## [SUPPLIED MATERIAL]
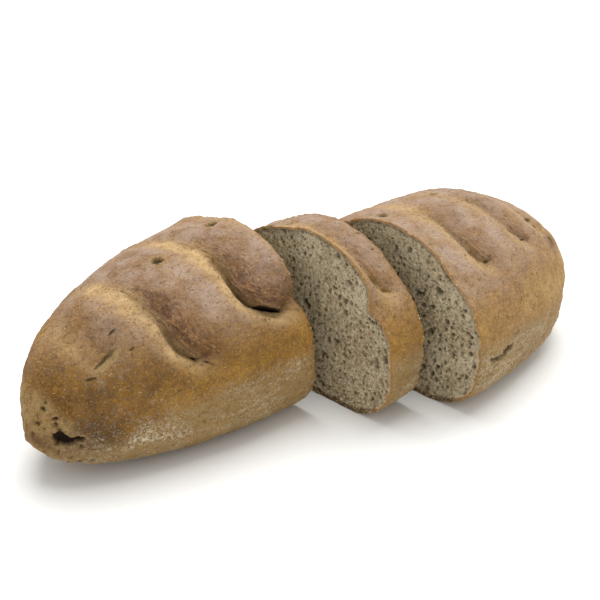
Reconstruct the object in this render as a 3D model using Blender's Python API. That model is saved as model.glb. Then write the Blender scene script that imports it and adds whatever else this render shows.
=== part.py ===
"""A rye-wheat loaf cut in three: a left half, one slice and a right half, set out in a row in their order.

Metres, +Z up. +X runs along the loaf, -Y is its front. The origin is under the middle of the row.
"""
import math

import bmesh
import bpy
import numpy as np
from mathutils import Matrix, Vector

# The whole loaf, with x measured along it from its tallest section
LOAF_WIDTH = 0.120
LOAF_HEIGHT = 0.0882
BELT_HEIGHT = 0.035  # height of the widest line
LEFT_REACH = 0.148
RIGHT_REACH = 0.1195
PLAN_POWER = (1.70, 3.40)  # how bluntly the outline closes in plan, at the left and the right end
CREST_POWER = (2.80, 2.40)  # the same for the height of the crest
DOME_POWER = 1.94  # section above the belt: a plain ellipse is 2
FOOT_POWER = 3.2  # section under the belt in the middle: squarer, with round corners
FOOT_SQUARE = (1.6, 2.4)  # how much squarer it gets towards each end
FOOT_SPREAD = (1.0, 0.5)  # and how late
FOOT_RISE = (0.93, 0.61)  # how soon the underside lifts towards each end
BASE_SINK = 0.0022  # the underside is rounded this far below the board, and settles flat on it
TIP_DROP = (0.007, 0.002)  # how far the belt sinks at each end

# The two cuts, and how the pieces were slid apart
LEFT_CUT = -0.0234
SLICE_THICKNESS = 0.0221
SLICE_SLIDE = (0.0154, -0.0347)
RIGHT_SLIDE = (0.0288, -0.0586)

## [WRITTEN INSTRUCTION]
Provide the number of lines containing the string "this", with no other output.

## [ANSWER IN FULL]
2